The Society offers outstanding holdings on the formation of the Commonwealth of Pennsylvania as well as the creation of the American republic, including the papers of William Penn, Benjamin Franklin, Continental Congress President Henry Laurens, and many more, as well as drafts of the U.S. Constitution and other treasures.
The following is a sampling of our most notable collections on this topic. Please refer to our online catalog, Discover.hsp.org, for more information about our books, images, journals, manuscripts, maps, and other items in our collection. You can also contact a Reference Librarian for further assistance.
The Society holds the largest assemblage of William Penn materials, many of which are in the Penn family papers and Penn-Forbes papers. Other notable collections include the papers of the Logan, Cadwalader, Drinker, Jacobs, Lardner, and Norris families.

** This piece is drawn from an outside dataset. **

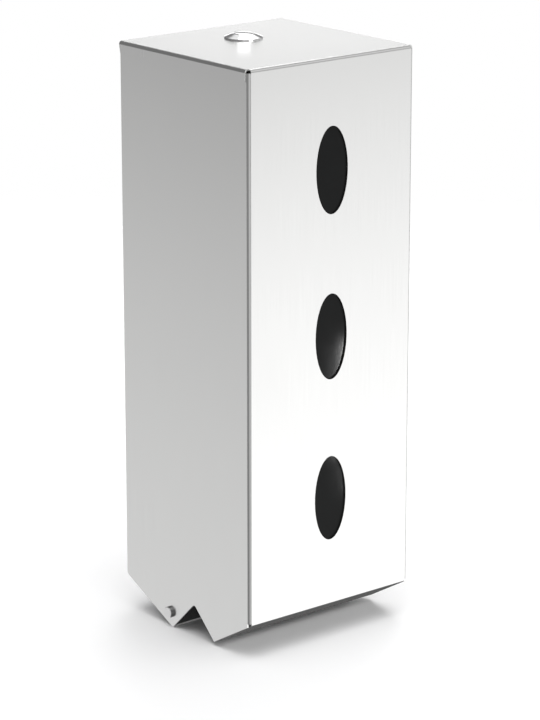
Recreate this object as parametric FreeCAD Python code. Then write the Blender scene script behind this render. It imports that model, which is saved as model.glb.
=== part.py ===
import FreeCAD, Part
import math
import os

# Wall-held holder for three toilet rolls, folded from satin steel sheet.
# Millimetres and degrees. The wall is the plane Y = 0, the front faces -Y, +Z is up,
# and the origin is the middle of the four wall slots.
# A reach is measured backwards from the front face, a drop downwards from a named height.

Vector = FreeCAD.Vector
X_AXIS = Vector(1, 0, 0)
Y_AXIS = Vector(0, 1, 0)
Z_AXIS = Vector(0, 0, 1)
SIDES = (-1, 1)

# Cover sheet and its folds
cover_width = 140.0
cover_depth = 134.5
front_height = 374.5
cover_sheet = 1.0
cover_bend = 1.2
wall_gap = 0.5
mount_below_top = 187.0
seam_gap = 0.2
top_relief = 0.2
low_relief = 1.4

# Lips folded down over the sides from the top
top_lip_height = 8.2
top_lip_slant = 1.2
top_lip_radius = 0.8

# Bottom outline of the sides
lip_angle = 30.0
lip_reach = 36.5
front_tip_reach = 37.9
notch_reach = 59.4
notch_drop = 1.3
rear_tip_reach = 83.4
rear_tip_drop = 24.9
tray_angle = 26.0
tip_radius = 0.9
notch_radius = 2.6
back_corner_radius = 3.0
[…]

There are extensive early grants, deeds, and maps, a sampling of which have been digitized and are available on DigitalLibrary.hsp.org. The Kirk Brown collection of early Maryland and Pennsylvania surveys and the papers of George Churchman, the Lightfoot family, Jacob and Isaac Taylor include many early Pennsylvania land surveys. Researchers might also be interested in exploring various early records from Chester, Lancaster, Northampton, and Northumberland counties for other early land surveys. The Mason-Dixon Line papers and the Chew family papers document the 18th-century project to survey the Pennsylvania-Maryland boundary.
Notable collections documenting the creation of the American republic include the papers of Benjamin Franklin, Continental Congress President Henry Laurens, John Dickenson (in the R. R. Logan collection of John Dickenson papers), Charles Thomson, and George Clymer. The writings of Eliza Farmer, William Strahan, John Warder, and James Allen include extensive commentary on political events before, during, and after the American Revolution.
The Society’s holdings include the first and second drafts of the U.S. Constitution (in the James Wilson papers), as well as a 1765 Non-Importation Resolution signed by Philadelphia citizens protesting British taxes and the only known original printer’s proof of the Declaration of Independence.